* **Task statement**: Please quote exactly the lines below from the line containing "What FreeCAD Python" to the line containing "import Sketcher", both lines included, and nothing else.

Modeling code records:
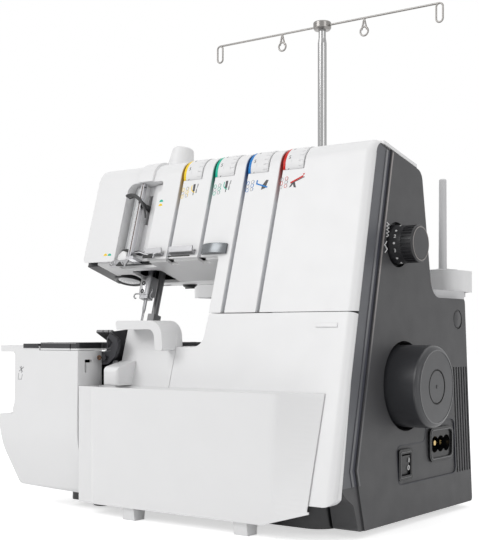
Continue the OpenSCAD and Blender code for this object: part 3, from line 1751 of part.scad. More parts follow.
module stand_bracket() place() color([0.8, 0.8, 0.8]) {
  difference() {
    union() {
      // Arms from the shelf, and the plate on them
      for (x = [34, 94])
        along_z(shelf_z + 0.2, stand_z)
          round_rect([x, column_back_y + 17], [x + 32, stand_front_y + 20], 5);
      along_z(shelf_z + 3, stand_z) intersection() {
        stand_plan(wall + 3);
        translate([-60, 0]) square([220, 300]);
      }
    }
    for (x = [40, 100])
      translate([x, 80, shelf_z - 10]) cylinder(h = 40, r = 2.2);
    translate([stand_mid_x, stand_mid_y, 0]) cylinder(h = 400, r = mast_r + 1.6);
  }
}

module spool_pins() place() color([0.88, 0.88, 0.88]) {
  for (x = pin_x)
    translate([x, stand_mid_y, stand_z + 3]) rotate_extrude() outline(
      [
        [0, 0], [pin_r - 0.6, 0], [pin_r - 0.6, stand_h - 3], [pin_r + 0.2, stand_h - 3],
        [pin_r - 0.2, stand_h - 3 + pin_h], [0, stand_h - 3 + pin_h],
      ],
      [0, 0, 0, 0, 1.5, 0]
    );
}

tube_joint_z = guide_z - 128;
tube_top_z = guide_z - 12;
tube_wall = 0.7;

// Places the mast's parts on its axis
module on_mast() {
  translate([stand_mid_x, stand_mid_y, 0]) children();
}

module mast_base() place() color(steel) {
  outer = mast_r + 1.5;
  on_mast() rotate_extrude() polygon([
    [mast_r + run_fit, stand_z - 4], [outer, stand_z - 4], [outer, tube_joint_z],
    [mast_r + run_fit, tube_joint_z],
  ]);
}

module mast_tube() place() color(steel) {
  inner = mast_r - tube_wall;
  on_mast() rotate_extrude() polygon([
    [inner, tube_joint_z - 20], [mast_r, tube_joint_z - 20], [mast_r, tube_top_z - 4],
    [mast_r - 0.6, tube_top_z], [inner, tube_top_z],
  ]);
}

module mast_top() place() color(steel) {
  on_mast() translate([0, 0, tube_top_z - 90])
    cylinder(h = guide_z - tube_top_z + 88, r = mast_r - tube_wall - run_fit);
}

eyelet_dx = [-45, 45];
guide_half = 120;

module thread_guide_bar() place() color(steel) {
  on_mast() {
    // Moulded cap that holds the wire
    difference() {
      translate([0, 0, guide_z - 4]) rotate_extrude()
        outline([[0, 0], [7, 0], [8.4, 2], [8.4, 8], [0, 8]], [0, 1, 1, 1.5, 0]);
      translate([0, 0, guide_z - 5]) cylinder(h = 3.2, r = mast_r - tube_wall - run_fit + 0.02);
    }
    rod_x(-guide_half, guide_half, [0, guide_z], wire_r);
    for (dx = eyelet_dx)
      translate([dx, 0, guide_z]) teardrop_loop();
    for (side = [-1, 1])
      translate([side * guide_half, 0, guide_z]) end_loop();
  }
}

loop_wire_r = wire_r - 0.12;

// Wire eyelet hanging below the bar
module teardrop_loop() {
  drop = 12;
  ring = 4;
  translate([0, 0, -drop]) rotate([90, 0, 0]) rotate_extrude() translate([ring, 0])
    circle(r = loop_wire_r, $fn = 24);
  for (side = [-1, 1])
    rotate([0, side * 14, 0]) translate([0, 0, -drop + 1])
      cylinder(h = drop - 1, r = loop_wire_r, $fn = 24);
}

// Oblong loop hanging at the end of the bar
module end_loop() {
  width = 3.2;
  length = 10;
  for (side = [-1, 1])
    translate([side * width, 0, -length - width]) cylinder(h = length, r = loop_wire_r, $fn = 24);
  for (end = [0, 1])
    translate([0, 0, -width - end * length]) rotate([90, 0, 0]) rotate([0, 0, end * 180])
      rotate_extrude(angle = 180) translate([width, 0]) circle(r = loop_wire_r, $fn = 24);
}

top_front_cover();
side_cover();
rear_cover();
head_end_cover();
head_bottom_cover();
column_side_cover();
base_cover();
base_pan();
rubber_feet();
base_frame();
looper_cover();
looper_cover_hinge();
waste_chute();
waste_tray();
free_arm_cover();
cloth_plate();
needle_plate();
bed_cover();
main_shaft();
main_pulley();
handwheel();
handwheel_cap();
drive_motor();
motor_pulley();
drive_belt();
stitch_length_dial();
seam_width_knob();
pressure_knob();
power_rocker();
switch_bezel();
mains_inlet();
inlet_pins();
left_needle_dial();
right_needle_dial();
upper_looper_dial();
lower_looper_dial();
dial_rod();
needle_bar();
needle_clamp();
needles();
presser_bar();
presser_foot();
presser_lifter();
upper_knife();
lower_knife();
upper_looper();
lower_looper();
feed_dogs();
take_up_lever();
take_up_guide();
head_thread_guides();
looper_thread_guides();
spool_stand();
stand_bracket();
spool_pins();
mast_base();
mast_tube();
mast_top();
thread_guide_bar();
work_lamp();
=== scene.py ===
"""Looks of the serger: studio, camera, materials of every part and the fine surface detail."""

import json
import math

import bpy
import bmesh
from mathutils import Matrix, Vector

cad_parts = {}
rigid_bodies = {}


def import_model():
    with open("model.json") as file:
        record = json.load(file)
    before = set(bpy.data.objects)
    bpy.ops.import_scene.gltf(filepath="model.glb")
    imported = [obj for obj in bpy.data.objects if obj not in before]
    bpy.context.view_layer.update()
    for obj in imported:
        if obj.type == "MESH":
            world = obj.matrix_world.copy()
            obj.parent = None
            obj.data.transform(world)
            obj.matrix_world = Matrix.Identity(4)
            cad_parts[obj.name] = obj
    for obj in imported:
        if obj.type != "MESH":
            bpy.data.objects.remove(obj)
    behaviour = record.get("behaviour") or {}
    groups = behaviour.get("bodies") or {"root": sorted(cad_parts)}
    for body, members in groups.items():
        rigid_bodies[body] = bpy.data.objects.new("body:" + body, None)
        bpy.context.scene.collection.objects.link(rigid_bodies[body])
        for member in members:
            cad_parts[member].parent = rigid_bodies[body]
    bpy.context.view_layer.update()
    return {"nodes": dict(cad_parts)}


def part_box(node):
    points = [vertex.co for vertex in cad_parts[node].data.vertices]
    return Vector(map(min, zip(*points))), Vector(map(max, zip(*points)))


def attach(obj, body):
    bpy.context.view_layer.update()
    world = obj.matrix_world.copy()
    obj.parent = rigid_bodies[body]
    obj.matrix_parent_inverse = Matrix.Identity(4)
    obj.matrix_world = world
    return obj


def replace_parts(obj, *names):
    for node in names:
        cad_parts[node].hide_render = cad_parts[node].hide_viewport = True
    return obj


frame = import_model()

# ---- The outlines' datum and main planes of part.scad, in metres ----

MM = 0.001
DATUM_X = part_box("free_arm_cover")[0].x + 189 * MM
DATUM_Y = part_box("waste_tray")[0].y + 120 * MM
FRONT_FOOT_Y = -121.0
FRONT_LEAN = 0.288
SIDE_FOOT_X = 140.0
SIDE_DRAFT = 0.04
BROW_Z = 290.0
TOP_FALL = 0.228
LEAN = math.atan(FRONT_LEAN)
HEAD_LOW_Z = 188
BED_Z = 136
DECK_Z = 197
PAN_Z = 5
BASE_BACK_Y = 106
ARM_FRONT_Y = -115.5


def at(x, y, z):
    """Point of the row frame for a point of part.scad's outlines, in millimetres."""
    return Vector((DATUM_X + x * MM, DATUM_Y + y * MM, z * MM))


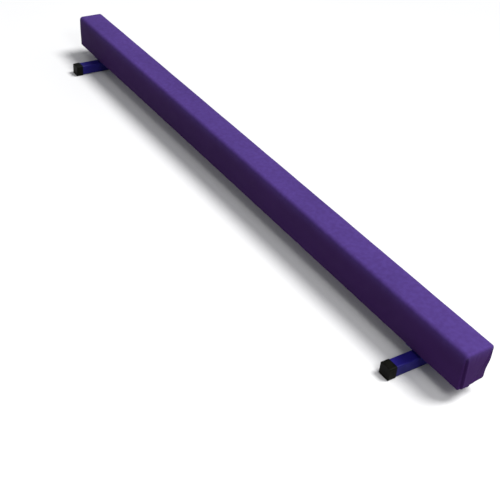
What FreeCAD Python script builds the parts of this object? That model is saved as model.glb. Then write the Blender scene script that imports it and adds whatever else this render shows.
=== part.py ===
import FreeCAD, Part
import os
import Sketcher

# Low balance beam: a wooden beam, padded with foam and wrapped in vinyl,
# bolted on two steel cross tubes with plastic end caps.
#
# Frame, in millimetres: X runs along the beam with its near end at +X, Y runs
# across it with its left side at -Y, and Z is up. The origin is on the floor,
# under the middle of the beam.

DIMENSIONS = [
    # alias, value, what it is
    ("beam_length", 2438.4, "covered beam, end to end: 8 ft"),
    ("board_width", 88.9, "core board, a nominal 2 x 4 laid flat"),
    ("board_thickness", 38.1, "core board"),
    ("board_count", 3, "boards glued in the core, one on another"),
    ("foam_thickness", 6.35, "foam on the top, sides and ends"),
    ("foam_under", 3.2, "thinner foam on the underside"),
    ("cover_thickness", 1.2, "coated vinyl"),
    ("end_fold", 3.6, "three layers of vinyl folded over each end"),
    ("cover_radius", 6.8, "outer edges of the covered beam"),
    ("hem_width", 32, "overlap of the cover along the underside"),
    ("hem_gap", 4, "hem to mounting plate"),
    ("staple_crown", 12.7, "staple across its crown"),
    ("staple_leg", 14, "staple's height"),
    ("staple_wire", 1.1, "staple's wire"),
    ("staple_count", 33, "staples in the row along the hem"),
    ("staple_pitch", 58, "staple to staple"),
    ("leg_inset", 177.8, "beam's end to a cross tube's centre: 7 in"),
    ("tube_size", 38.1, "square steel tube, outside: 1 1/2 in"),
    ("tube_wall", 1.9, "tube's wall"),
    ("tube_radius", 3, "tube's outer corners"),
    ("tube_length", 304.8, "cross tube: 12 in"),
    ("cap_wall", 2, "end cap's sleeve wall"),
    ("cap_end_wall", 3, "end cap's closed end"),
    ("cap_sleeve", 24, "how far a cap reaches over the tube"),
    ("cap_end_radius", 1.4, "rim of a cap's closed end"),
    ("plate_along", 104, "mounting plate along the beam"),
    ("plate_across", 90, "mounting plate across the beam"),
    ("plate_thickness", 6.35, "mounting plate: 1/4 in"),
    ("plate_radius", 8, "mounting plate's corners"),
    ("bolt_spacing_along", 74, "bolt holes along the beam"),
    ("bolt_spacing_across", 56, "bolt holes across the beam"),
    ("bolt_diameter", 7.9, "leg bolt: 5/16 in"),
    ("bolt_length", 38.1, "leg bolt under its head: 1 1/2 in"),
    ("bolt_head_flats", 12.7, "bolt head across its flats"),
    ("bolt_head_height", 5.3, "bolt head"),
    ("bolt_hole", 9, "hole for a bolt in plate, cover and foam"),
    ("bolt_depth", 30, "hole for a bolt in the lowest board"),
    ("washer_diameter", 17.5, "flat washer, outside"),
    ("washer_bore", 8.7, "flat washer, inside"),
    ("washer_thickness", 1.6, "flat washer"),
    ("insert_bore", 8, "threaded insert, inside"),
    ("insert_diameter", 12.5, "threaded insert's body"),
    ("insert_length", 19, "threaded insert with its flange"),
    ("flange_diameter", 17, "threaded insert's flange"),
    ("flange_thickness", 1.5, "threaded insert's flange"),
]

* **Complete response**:
What FreeCAD Python script builds the parts of this object? That model is saved as model.glb. Then write the Blender scene script that imports it and adds whatever else this render shows.
=== part.py ===
import FreeCAD, Part
import os
import Sketcher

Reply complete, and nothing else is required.